— begin Records to use —

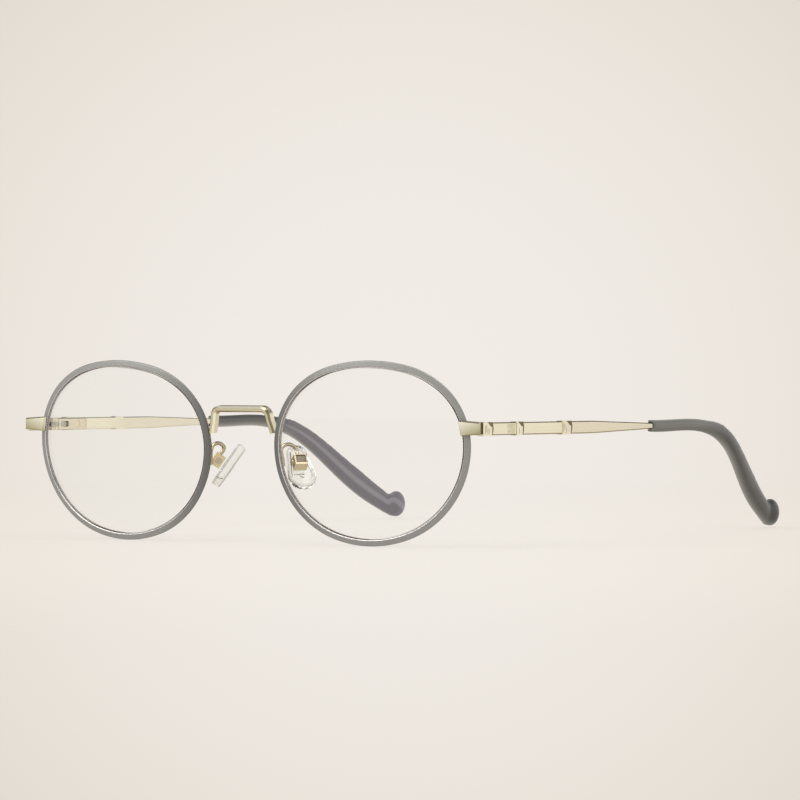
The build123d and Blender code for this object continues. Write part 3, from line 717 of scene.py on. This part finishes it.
def round_pad():
    """Corners and faces of the pad in its own plane."""
    spots, faces = [], []
    for inset, depth in PAD_RINGS:
        spots += [(x, y, depth) for x, y in pad_outline(inset)]
    count = len(spots) // len(PAD_RINGS)
    for ring in range(len(PAD_RINGS) - 1):
        first, second = ring * count, (ring + 1) * count
        for i in range(count):
            j = (i + 1) % count
            faces.append((first + i, first + j, second + j, second + i))
    faces.append(tuple(range(count)))
    faces.append(tuple(range(len(spots) - count, len(spots))))
    return spots, faces


def disc(x, y, radius, low, high):
    """A short round boss."""
    turns = [2 * math.pi * step / BOSS_STEPS for step in range(BOSS_STEPS)]
    return slab([(x + radius * math.cos(turn), y + radius * math.sin(turn)) for turn in turns], low, high)


def pad_moulding(side):
    """One nose pad, with faint grey lines of painted reflection along its edges."""
    _, hinge_y, hinge_z = joints["left_temple_fold"]["pos_m"]
    rim_y, rim_z = hinge_y / MM - HINGE_BACK, hinge_z / MM - HINGE_UP
    centre = Vector((SIGNS[side] * PAD_ACROSS, rim_y + PAD_BACK, rim_z - PAD_DROP)) * MM
    level, rise, nose = pad_frame(side)
    spots, faces = join([round_pad(), disc(*BOSS)])
    spots = [centre + (level * x + rise * y + nose * z) * MM for x, y, z in spots]
    pad = piece(f"{side}_pad_moulding", spots, faces, pad_silicone, f"{side}_pad")
    pad.data.materials.append(pad_reflection_line)
    around = 2 * PAD_STEPS + 2
    for ring in PAD_LINE_RINGS:
        for index in range(ring * around, (ring + 1) * around):
            pad.data.polygons[index].material_index = 1
    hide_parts(f"{side}_nose_pad")


for side in SIGNS:
    pad_moulding(side)


# Rims: grey lacquer on the front and the outer side, bare metal on the inner side and the back
WRAP = math.radians(3.0)
LEAN = math.radians(2.8)
RIM_BACK_TURN, RIM_FRONT_TURN = -0.1, 0.97
LENS_FACE_TURN = 0.8


def paint_rim(side):
    """The bare metal of one rim, and the ground edge of its lens."""
    forward = Vector((SIGNS[side] * math.sin(WRAP) * math.cos(LEAN), -math.cos(WRAP) * math.cos(LEAN),
                      -math.sin(LEAN)))
    centre = middle(f"{side}_rim")

    def bare(spot, normal):
        """Whether a face of the rim looks towards its centre or back."""
        facing = normal.dot(forward)
        return facing < RIM_BACK_TURN or facing < RIM_FRONT_TURN and normal.dot(spot - centre) < 0

    paint(nodes[f"{side}_rim"], silver, bare)
    paint(nodes[f"{side}_lens"], lens_edge,
          lambda spot, normal: abs(normal.dot(forward)) < LENS_FACE_TURN)


for side in SIGNS:
    paint_rim(side)


# Temple tips: the CAD tip remeshed, and smoothed at the bulb so that it flows into the ribbon.
# The slanted run's upper side is swelled. SLANT_RUN gives, in millimetres behind the hinge, where
# the swelling starts, is full, starts to fade and ends.
TIP_VOXEL = 0.0003
SMOOTHING_FACTOR = 0.5
SLANT_RUN = (84.0, 94.0, 112.0, 122.0)
SLANT_SWELL = 0.85
BLEND_REACH = 0.0085
BLEND_TURNS = 120
POLISH_TURNS = 2


def tip_skin(side):
    """The CAD tip's mesh as one skin of fine, even faces."""
    source = new_object("tip_source", nodes[f"{side}_temple_tip"].data.copy())
    remesh = source.modifiers.new("one_skin", "REMESH")
    remesh.mode = "VOXEL"
    remesh.voxel_size = TIP_VOXEL
    remesh.use_smooth_shade = True
    skin = bpy.data.meshes.new_from_object(source.evaluated_get(bpy.context.evaluated_depsgraph_get()))
    bpy.data.objects.remove(source)
    skin.materials.clear()
    skin.materials.append(tip_materials[side])
    return skin


def smoothing(obj, name, turns):
    """Evens out an object's surface."""
    modifier = obj.modifiers.new(name, "SMOOTH")
    modifier.factor = SMOOTHING_FACTOR
    modifier.iterations = turns
    return modifier


def smooth_tip(side):
    """A tip with its bulb blended in, as one moulding."""
    origin, _, back, _ = temple_frame(side)
    skin = tip_skin(side)
    under = Vector(SLANT_UNDER).normalized()
    first, full, last, end = SLANT_RUN
    for vertex in skin.vertices:
        behind = (vertex.co - origin).dot(back) / MM
        share = min((behind - first) / (full - first), (end - behind) / (end - last), 1)
        facing = -vertex.normal.dot(under)
        if share > 0 and facing > 0:
            vertex.co -= under * (SLANT_SWELL * MM * facing * share * share * (3 - 2 * share))
    tip = new_object(f"{side}_tip_moulding", skin)
    bulb = max((vertex.co for vertex in skin.vertices), key=lambda spot: (spot - origin).dot(back)).copy()
    around = tip.vertex_groups.new(name="bulb")
    for vertex in skin.vertices:
        share = 1 - (vertex.co - bulb).length / BLEND_REACH
        if share > 0:
            around.add([vertex.index], min(1, 2 * share), "REPLACE")
    smoothing(tip, "blend", BLEND_TURNS).vertex_group = "bulb"
    smoothing(tip, "polish", POLISH_TURNS)
    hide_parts(f"{side}_temple_tip")
    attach(tip, f"{side}_temple")


for side in SIGNS:
    smooth_tip(side)


# Hinge springs: copies of the CAD coils, in place of them
def spring_coil(side):
    """A copy of the CAD coil, in its place."""
    coil = new_object(f"{side}_spring_coil", nodes[f"{side}_hinge_spring"].data.copy())
    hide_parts(f"{side}_hinge_spring")
    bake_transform(coil)


for side in SIGNS:
    spring_coil(side)


# Floor: it takes the object's shadow and otherwise has the background's colour
FLOOR_RADIUS = 3.0
FLOOR_CORNERS = 96
FLOOR_SHARE = 0.22
LIT_RADIUS = 0.4


def background_fade(tree, heading):
    """The background's colour in a direction from the photograph's camera, palest in the middle."""
    turn = vector_math(tree, "DOT_PRODUCT", heading, -AWAY)
    share = rescale(tree, turn, 1, math.cos(CORNER_ANGLE))
    return ramp(tree, share, BACKGROUND_LIGHT, BACKGROUND_CORNER)


def mixed(tree, factor, first, second):
    """A mix of two shaders, all of the second where the factor is one."""
    node = tree.nodes.new("ShaderNodeMixShader")
    tree.links.new(factor, node.inputs["Fac"])
    tree.links.new(first, node.inputs[1])
    tree.links.new(second, node.inputs[2])
    return node.outputs["Shader"]


def lit_floor():
    """A disc whose colour is the background's, with a share of it lit so that shadows show."""
    mesh = bpy.data.meshes.new("floor")
    shape = bmesh.new()
    bmesh.ops.create_circle(shape, cap_ends=True, segments=FLOOR_CORNERS, radius=FLOOR_RADIUS)
    shape.to_mesh(mesh)
    shape.free()
    floor = new_object("floor", mesh)
    material = bpy.data.materials.new("pale_floor")
    material.use_nodes = True
    tree = material.node_tree
    tree.nodes.clear()
    place = frame_place(tree)
    heading = vector_math(tree, "NORMALIZE", vector_math(tree, "SUBTRACT", place, CAMERA_PLACE))
    plain = tree.nodes.new("ShaderNodeEmission")
    tree.links.new(background_fade(tree, heading), plain.inputs["Color"])
    lit = tree.nodes.new("ShaderNodeBsdfDiffuse")
    set_inputs(lit, {"Color": (*BACKGROUND, 1)})
    reach = vector_math(tree, "LENGTH", place)
    share = rescale(tree, reach, LIT_RADIUS / 2, LIT_RADIUS, FLOOR_SHARE, 0)
    output = tree.nodes.new("ShaderNodeOutputMaterial")
    tree.links.new(mixed(tree, share, plain.outputs["Emission"], lit.outputs["BSDF"]),
                   output.inputs["Surface"])
    dress(floor, material)


lit_floor()


# World: the photograph's pale background, for the camera and in reflections. The bands are the
# brightness of what is reflected, from the horizon to straight up.
REFLECTED_BANDS = ((0, 0.98), (0.3, 1.0), (0.45, 0.35), (0.7, 0.4), (0.85, 1.0))
WORLD_STRENGTH = 0.55


def pale_world():
    """A pale world, with a darker band part of the way up in what shiny surfaces reflect."""
    world = bpy.data.worlds.new("pale_studio")
    bpy.context.scene.world = world
    world.use_nodes = True
    tree = world.node_tree
    tree.nodes.clear()
    path = tree.nodes.new("ShaderNodeLightPath").outputs
    seen = tree.nodes.new("ShaderNodeMath")
    seen.operation = "MAXIMUM"
    tree.links.new(path["Is Camera Ray"], seen.inputs[0])
    tree.links.new(path["Is Transmission Ray"], seen.inputs[1])
    heading = tree.nodes.new("ShaderNodeTexCoord").outputs["Generated"]
    background = tree.nodes.new("ShaderNodeBackground")
    tree.links.new(background_fade(tree, heading), background.inputs["Color"])
    stops = [(at, tuple(level * part for part in LAMP_COLOUR)) for at, level in REFLECTED_BANDS]
    levels = bands(tree, axis_of(tree, heading, "Z"), stops + [(1, (1, 1, 1))])
    reflected = tree.nodes.new("ShaderNodeBackground")
    tree.links.new(levels, reflected.inputs["Color"])
    soft = tree.nodes.new("ShaderNodeBackground")
    set_inputs(soft, {"Color": (*SOFT_COLOUR, 1), "Strength": WORLD_STRENGTH})
    unseen = mixed(tree, path["Is Glossy Ray"], soft.outputs["Background"], reflected.outputs["Background"])
    output = tree.nodes.new("ShaderNodeOutputWorld")
    tree.links.new(mixed(tree, seen.outputs["Value"], unseen, background.outputs["Background"]),
                   output.inputs["Surface"])


pale_world()


# Lamps, each with its place, size and power
SOFTBOXES = {
    "top_softbox": ((0.1, -0.1, 0.9), 0.9, 4.0),
    "front_softbox": ((-0.7, -0.9, 0.6), 0.7, 5.0),
    "side_softbox": ((1.0, -0.2, 0.5), 0.6, 1.5),
}


def softbox(name, place, size, power):
    """A square lamp that faces the floor under the middle of the object."""
    lamp = bpy.data.lights.new(name, "AREA")
    lamp.shape = "SQUARE"
    lamp.size = size
    lamp.energy = power
    lamp.color = LAMP_COLOUR
    holder = new_object(name, lamp)
    holder.location = place
    holder.rotation_mode = "QUATERNION"
    holder.rotation_quaternion = (-Vector(place)).to_track_quat("-Z", "Y")


for name, values in SOFTBOXES.items():
    softbox(name, *values)


# Camera, at the photograph's angle
def photo_camera():
    """A camera that looks at its target from the photograph's side."""
    camera = bpy.data.cameras.new("camera")
    camera.lens = CAMERA_LENS
    camera.clip_end = CAMERA_REACH
    holder = new_object("camera", camera)
    holder.location = CAMERA_PLACE
    holder.rotation_mode = "QUATERNION"
    look = (-AWAY).to_track_quat("-Z", "Y")
    tilt = Matrix.Rotation(math.radians(CAMERA_ROLL), 4, AWAY).to_quaternion()
    holder.rotation_quaternion = tilt @ look
    bpy.context.scene.camera = holder


photo_camera()
bpy.context.scene.view_settings.view_transform = "Standard"
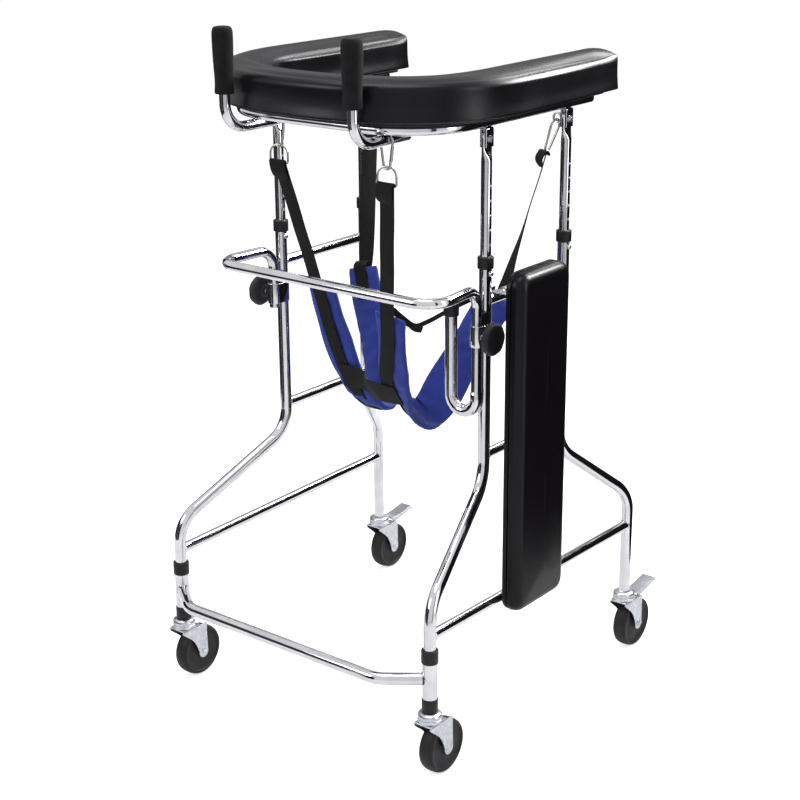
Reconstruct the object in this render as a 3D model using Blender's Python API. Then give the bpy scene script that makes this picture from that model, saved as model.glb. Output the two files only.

— end Records to use —

◆ **Work to complete**
The lines from the top of the data above down to the line containing "return slab([(x +" are to be copied exactly; no other line should appear.

◆ **Task result**
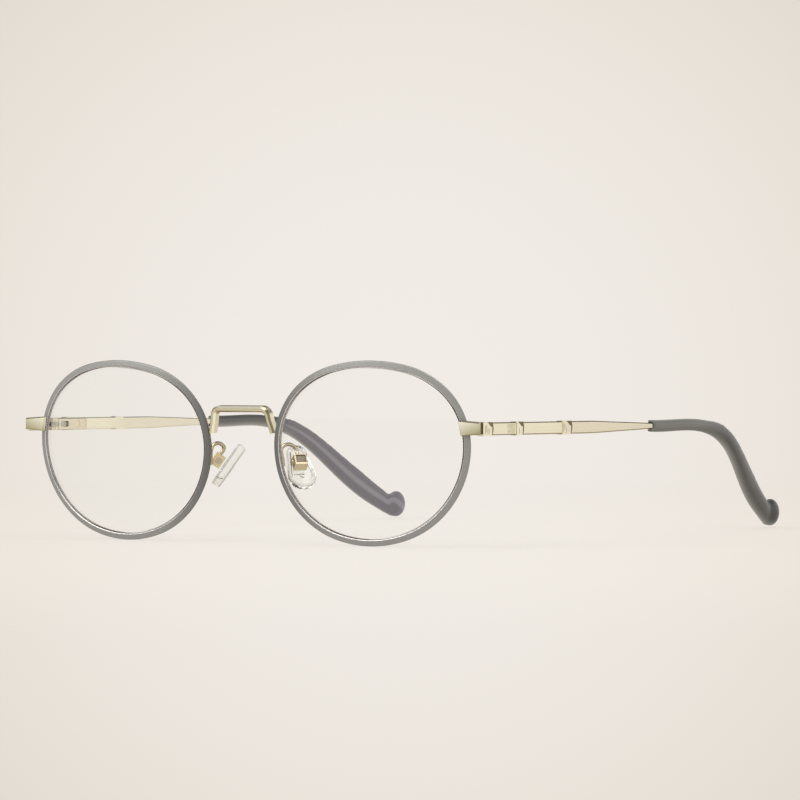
The build123d and Blender code for this object continues. Write part 3, from line 717 of scene.py on. This part finishes it.
def round_pad():
    """Corners and faces of the pad in its own plane."""
    spots, faces = [], []
    for inset, depth in PAD_RINGS:
        spots += [(x, y, depth) for x, y in pad_outline(inset)]
    count = len(spots) // len(PAD_RINGS)
    for ring in range(len(PAD_RINGS) - 1):
        first, second = ring * count, (ring + 1) * count
        for i in range(count):
            j = (i + 1) % count
            faces.append((first + i, first + j, second + j, second + i))
    faces.append(tuple(range(count)))
    faces.append(tuple(range(len(spots) - count, len(spots))))
    return spots, faces


def disc(x, y, radius, low, high):
    """A short round boss."""
    turns = [2 * math.pi * step / BOSS_STEPS for step in range(BOSS_STEPS)]
    return slab([(x + radius * math.cos(turn), y + radius * math.sin(turn)) for turn in turns], low, high)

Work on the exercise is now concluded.